Adapun dinamakan dengan Gunung Mahenaka, karena memang letaknya berada di atas perbukitan layaknya gunung. Selain karena ada nilai-nilai filosofis yang melambangkan ketinggian dan keluhuran, mahe dimaknai sebagai tinggi dan naka berarti jabatan tinggi.

Dan secara keseluruhan, Bang Lanpir Gunung Mahenaka ini pun diartikan dengan membangun ketajaman pikiran dengan selalu menyatu hanya kepada kekuasaan Tuhan yang memiliki kekuasaan yang tinggi dari apapun (manunggaling kawulo gusti).

Kini tempat itu menjadi petilasan yang bersejarah untuk Kraton Yogyakarta. Sebagaimana makna petilasan yang telah dijelaskan di atas. Tempat ini pun kemudian dimonumenkan dengan dibuatkan patung dua tokoh yang berperan besar dalam Kembang Semampir dan kerajaan Mataram Islam, yakni Ki Ageng Pemanahan dan Panembahan Senopati.

Dan pada bagian atas dari bangunan induk, tempat itu digunakan sebagai tempat penyimpanan pusaka Wuwung Gubug Mataram dan Songsong Ageng Tunggul Naga serta dua buah bangsal atau pendapa kecil bernama Prabayeksa di kanan dan kirinya.
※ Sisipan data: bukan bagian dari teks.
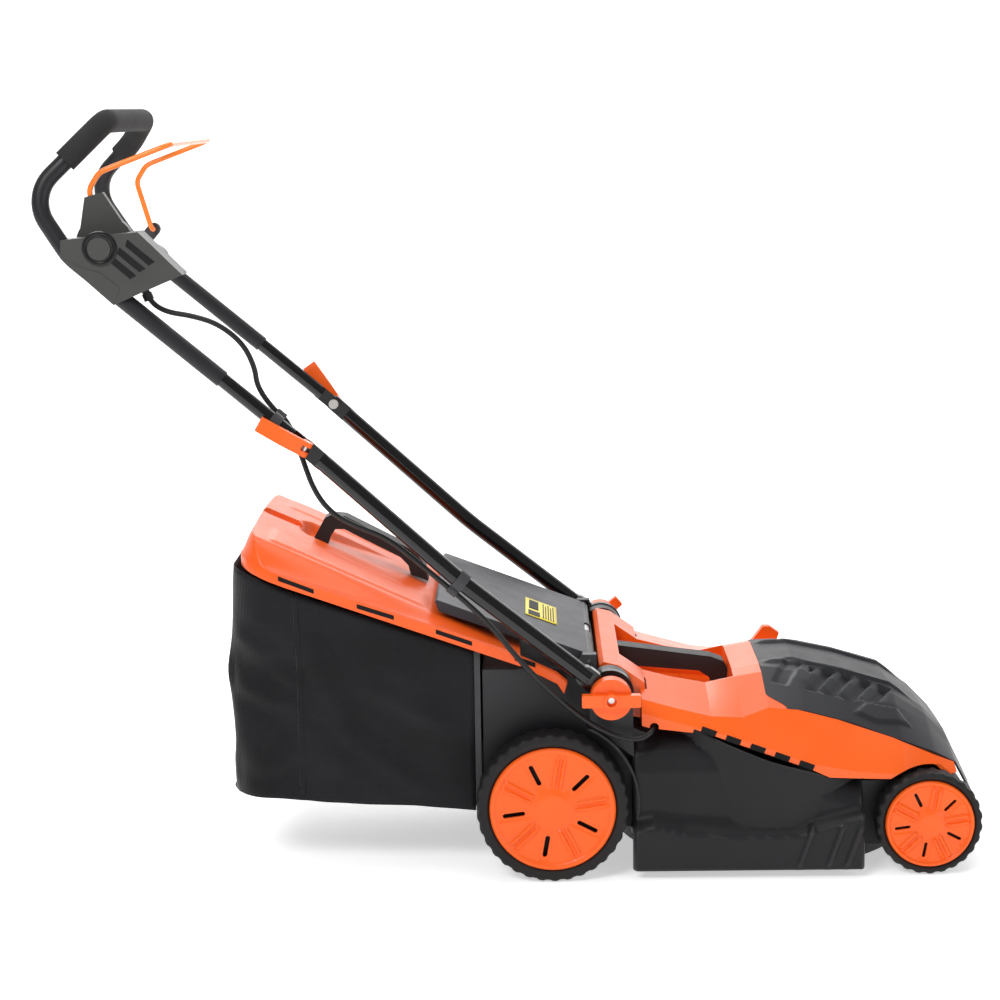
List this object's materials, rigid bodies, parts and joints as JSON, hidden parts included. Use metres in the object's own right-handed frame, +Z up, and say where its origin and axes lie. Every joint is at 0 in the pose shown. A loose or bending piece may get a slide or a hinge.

Seperti fungsinya sebagai petilasan dan tempat-tempat keramat lainnya.

Tempat Kembang Semampir ini pun pada kemudian hari hingga hari ini, banyak dikunjungi orang dari bermacam daerah untuk memanjatkan berbagai doa atau melakukan tirakat.

Petilasan Kembang Semimpir tentu dapat dijadikan salah satu media pembelajaran sejarah tersendiri dalam rangka menambah wawasan. Selain sebagai kajian menarik untuk melihat persepsi masyarakat terhadap lingkungannya.

Sebab, petilasan sebagai warisan sejarah dalam perkembangannya sangat dekat dengan kehidupan manusia, apalagi petilasan itu berkaitan dengan eksistensi spiritual jiwa manusia yang menurut naluriahnya sebagai homo religious, yakni manusia yang selalu menjalin hubungan dengan kekuataan di luar dirinya.

Karena tempat yang dianggap sakral secara tidak langsung, pada praktiknya telah menunjukkan sebuah ikatan spiritual manusia di dalam melakukan perenungan. Selain karena persepsi masyarakat pada waktu itu yang meyakini adanya hubungan dengan ruh para leluhur yang dapat mereka temui pada petilasan-petilasan itu.